Exercise brief: Write the records out again, keeping each line exactly as it is.

───── Extracted records ─────

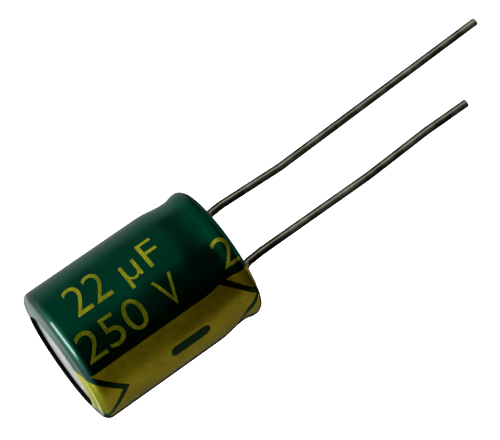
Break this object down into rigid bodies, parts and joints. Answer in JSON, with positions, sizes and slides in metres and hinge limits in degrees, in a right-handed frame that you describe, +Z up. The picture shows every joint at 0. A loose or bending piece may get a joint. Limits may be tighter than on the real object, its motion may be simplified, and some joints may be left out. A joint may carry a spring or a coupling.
{
  "type": "electrolytic capacitor",
  "caption": "Radial-lead aluminium electrolytic capacitor in a green shrink sleeve with a yellow polarity stripe and two bent wire leads.",
  "frame": {"origin": "on the can's axis in the board's plane, which is the rubber bung's outer face, midway between the two leads", "axes": "+Z up the can to its closed end, the leads hang down -Z in the XZ plane, +X towards the anode lead and -X towards the cathode lead"},
  "size_m": [0.0104, 0.0104, 0.0393],
  "materials": {
    "sleeve": "glossy dark green shrink film",
    "stripe_ink": "yellow ink under the same gloss",
    "can": "bright drawn aluminium",
    "bung": "matt black butyl rubber",
    "terminal": "etched aluminium",
    "lead": "tinned steel wire, dull grey",
    "winding": "electrolyte-soaked kraft paper over foil",
    "tape": "amber film tape"
  },
  "bodies": {
    "root": {"sleeve": "sleeve", "polarity_stripe": "stripe_ink", "can": "can", "bung": "bung", "anode_terminal": "terminal", "cathode_terminal": "terminal", "anode_lead": "lead", "cathode_lead": "lead", "winding": "winding", "winding_tape": "tape"}
  },
  "joints": []
}
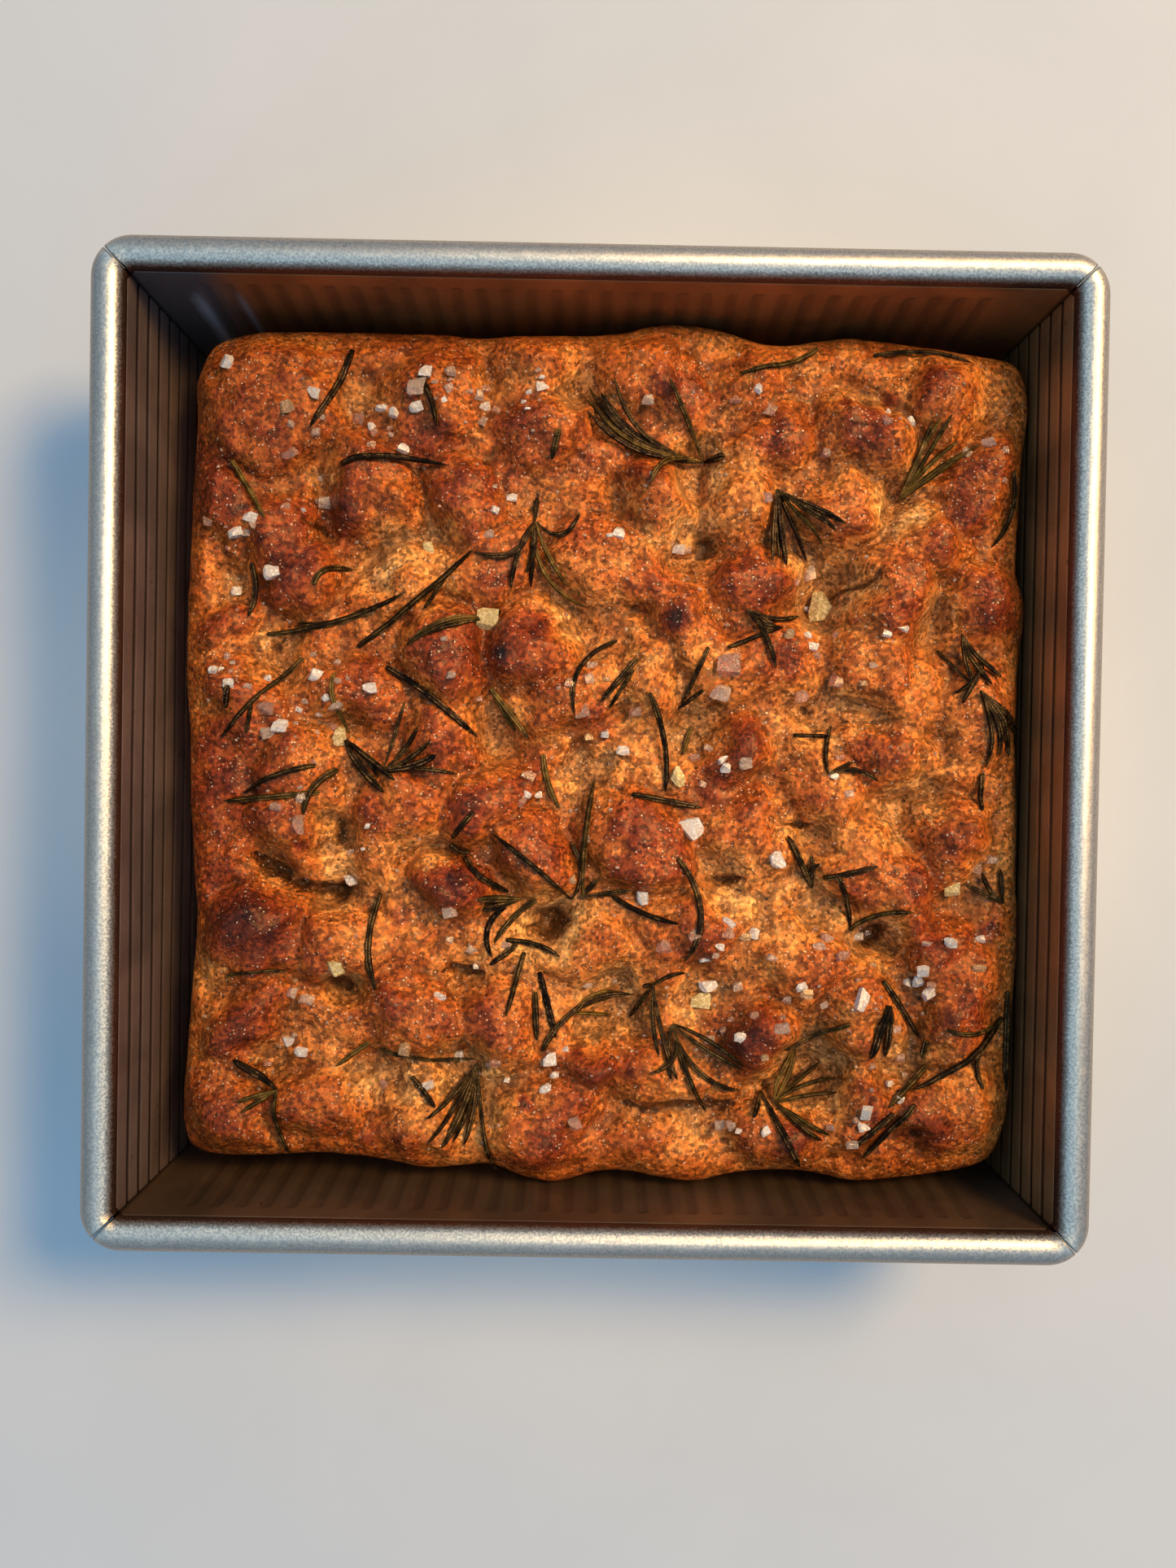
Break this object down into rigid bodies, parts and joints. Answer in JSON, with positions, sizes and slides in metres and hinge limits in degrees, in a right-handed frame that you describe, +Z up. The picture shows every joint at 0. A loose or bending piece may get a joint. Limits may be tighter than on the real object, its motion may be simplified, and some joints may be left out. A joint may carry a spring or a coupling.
{
  "type": "focaccia in its baking tin",
  "caption": "Thick square focaccia with a dimpled golden crust, rosemary needles and coarse salt, lying in the square fluted metal tin it was baked in.",
  "frame": {"origin": "middle of the tin's flat underside", "axes": "+Z up out of the tin, +X to the right and +Y away as the tin is seen from above with the bread's widest bay of crust at the far side, both along the tin's sides"},
  "size_m": [0.249, 0.249, 0.057],
  "materials": {
    "tin": "used tinned steel sheet, satin, browned with baked-on oil inside",
    "crust": "golden brown bread crust brushed with oil, dark on the blisters and pale in the hollows",
    "rosemary": "roasted rosemary needles, near black, some still olive, with an oily sheen",
    "salt": "coarse sea salt, translucent grey to cream"
  },
  "bodies": {
    "root": {"tin": "tin", "focaccia": "crust", "rosemary_sprig_01": "rosemary", "rosemary_sprig_02": "rosemary", "rosemary_sprig_03": "rosemary", "rosemary_sprig_04": "rosemary", "rosemary_sprig_05": "rosemary", "rosemary_sprig_06": "rosemary", "rosemary_sprig_07": "rosemary", "rosemary_sprig_08": "rosemary", "rosemary_sprig_09": "rosemary", "rosemary_sprig_10": "rosemary", "rosemary_sprig_11": "rosemary", "rosemary_sprig_12": "rosemary", "rosemary_sprig_13": "rosemary", "rosemary_sprig_14": "rosemary", "rosemary_sprig_15": "rosemary", "rosemary_sprig_16": "rosemary", "rosemary_sprig_17": "rosemary", "rosemary_sprig_18": "rosemary", "rosemary_sprig_19": "rosemary", "rosemary_sprig_20": "rosemary", "rosemary_sprig_21": "rosemary", "rosemary_sprig_22": "rosemary", "rosemary_sprig_23": "rosemary"}
  },
  "joints": []
}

─────

Exercise result:
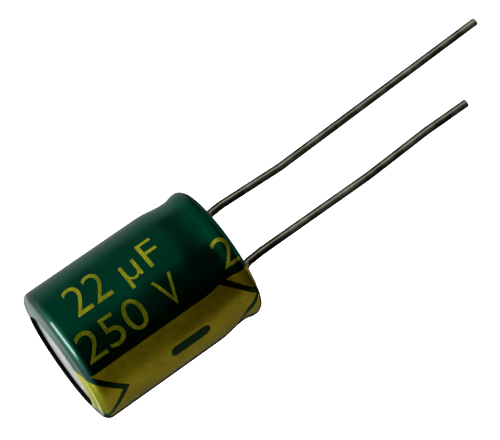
Break this object down into rigid bodies, parts and joints. Answer in JSON, with positions, sizes and slides in metres and hinge limits in degrees, in a right-handed frame that you describe, +Z up. The picture shows every joint at 0. A loose or bending piece may get a joint. Limits may be tighter than on the real object, its motion may be simplified, and some joints may be left out. A joint may carry a spring or a coupling.
{
  "type": "electrolytic capacitor",
  "caption": "Radial-lead aluminium electrolytic capacitor in a green shrink sleeve with a yellow polarity stripe and two bent wire leads.",
  "frame": {"origin": "on the can's axis in the board's plane, which is the rubber bung's outer face, midway between the two leads", "axes": "+Z up the can to its closed end, the leads hang down -Z in the XZ plane, +X towards the anode lead and -X towards the cathode lead"},
  "size_m": [0.0104, 0.0104, 0.0393],
  "materials": {
    "sleeve": "glossy dark green shrink film",
    "stripe_ink": "yellow ink under the same gloss",
    "can": "bright drawn aluminium",
    "bung": "matt black butyl rubber",
    "terminal": "etched aluminium",
    "lead": "tinned steel wire, dull grey",
    "winding": "electrolyte-soaked kraft paper over foil",
    "tape": "amber film tape"
  },
  "bodies": {
    "root": {"sleeve": "sleeve", "polarity_stripe": "stripe_ink", "can": "can", "bung": "bung", "anode_terminal": "terminal", "cathode_terminal": "terminal", "anode_lead": "lead", "cathode_lead": "lead", "winding": "winding", "winding_tape": "tape"}
  },
  "joints": []
}
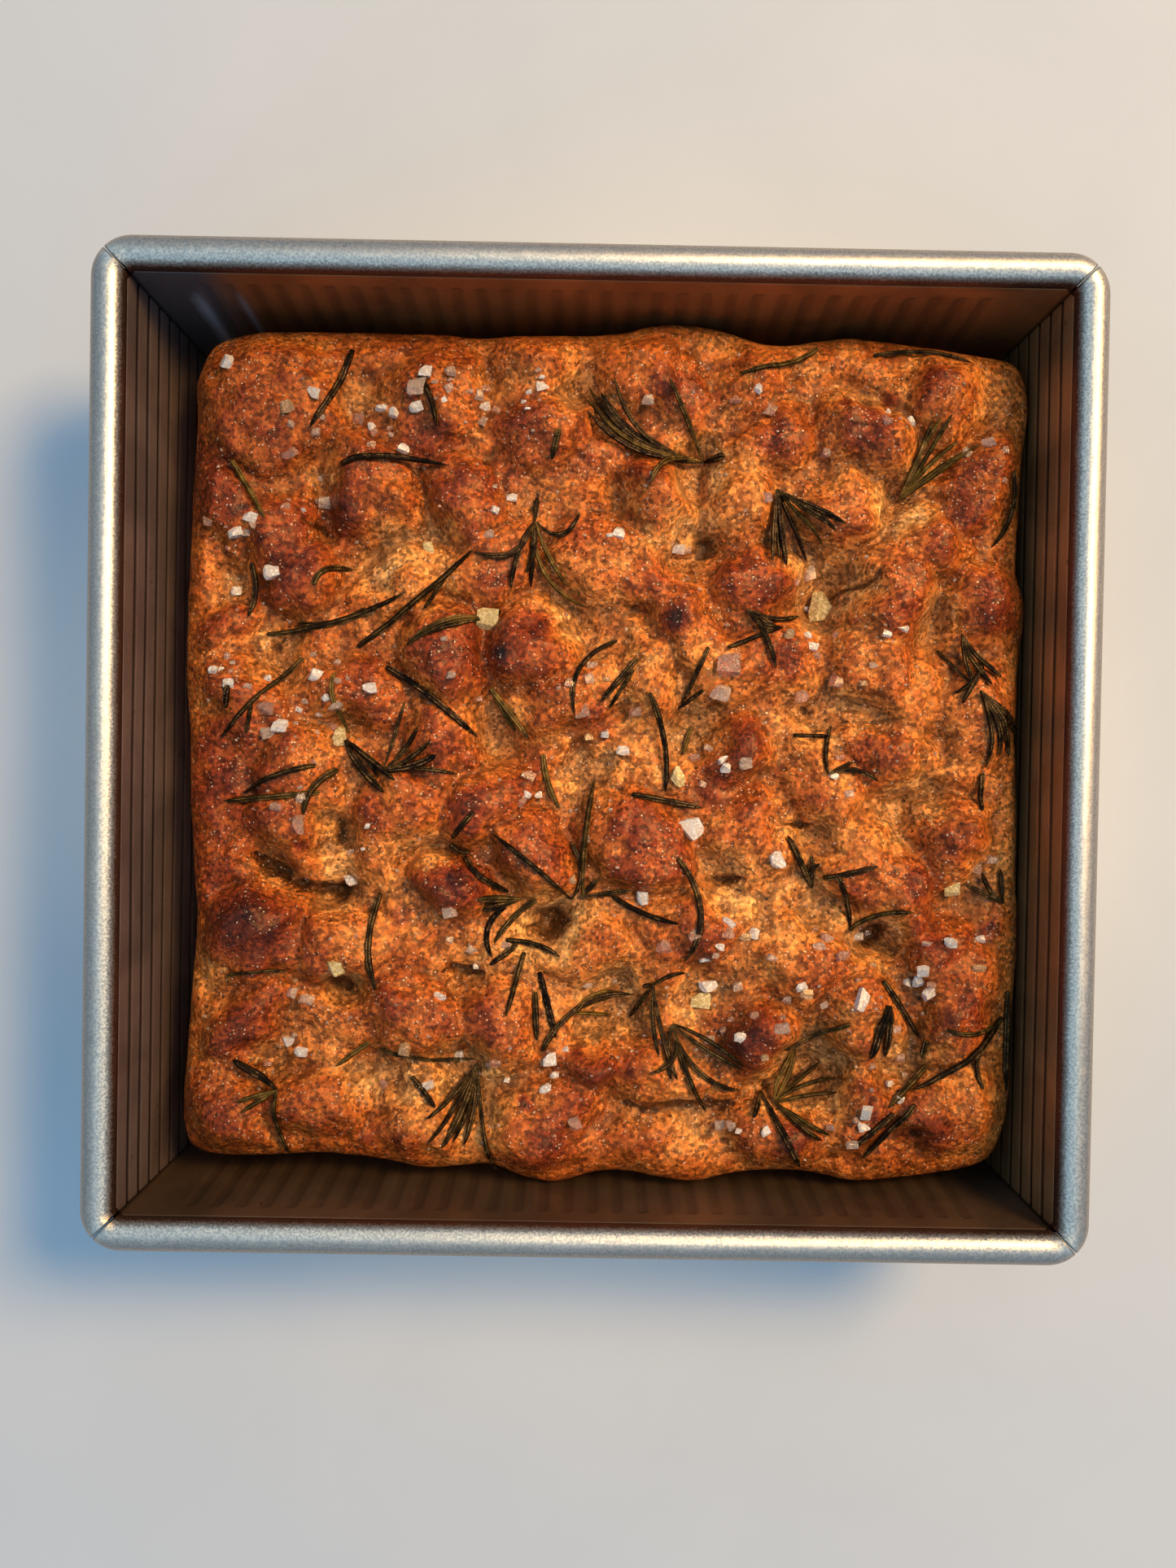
Break this object down into rigid bodies, parts and joints. Answer in JSON, with positions, sizes and slides in metres and hinge limits in degrees, in a right-handed frame that you describe, +Z up. The picture shows every joint at 0. A loose or bending piece may get a joint. Limits may be tighter than on the real object, its motion may be simplified, and some joints may be left out. A joint may carry a spring or a coupling.
{
  "type": "focaccia in its baking tin",
  "caption": "Thick square focaccia with a dimpled golden crust, rosemary needles and coarse salt, lying in the square fluted metal tin it was baked in.",
  "frame": {"origin": "middle of the tin's flat underside", "axes": "+Z up out of the tin, +X to the right and +Y away as the tin is seen from above with the bread's widest bay of crust at the far side, both along the tin's sides"},
  "size_m": [0.249, 0.249, 0.057],
  "materials": {
    "tin": "used tinned steel sheet, satin, browned with baked-on oil inside",
    "crust": "golden brown bread crust brushed with oil, dark on the blisters and pale in the hollows",
    "rosemary": "roasted rosemary needles, near black, some still olive, with an oily sheen",
    "salt": "coarse sea salt, translucent grey to cream"
  },
  "bodies": {
    "root": {"tin": "tin", "focaccia": "crust", "rosemary_sprig_01": "rosemary", "rosemary_sprig_02": "rosemary", "rosemary_sprig_03": "rosemary", "rosemary_sprig_04": "rosemary", "rosemary_sprig_05": "rosemary", "rosemary_sprig_06": "rosemary", "rosemary_sprig_07": "rosemary", "rosemary_sprig_08": "rosemary", "rosemary_sprig_09": "rosemary", "rosemary_sprig_10": "rosemary", "rosemary_sprig_11": "rosemary", "rosemary_sprig_12": "rosemary", "rosemary_sprig_13": "rosemary", "rosemary_sprig_14": "rosemary", "rosemary_sprig_15": "rosemary", "rosemary_sprig_16": "rosemary", "rosemary_sprig_17": "rosemary", "rosemary_sprig_18": "rosemary", "rosemary_sprig_19": "rosemary", "rosemary_sprig_20": "rosemary", "rosemary_sprig_21": "rosemary", "rosemary_sprig_22": "rosemary", "rosemary_sprig_23": "rosemary"}
  },
  "joints": []
}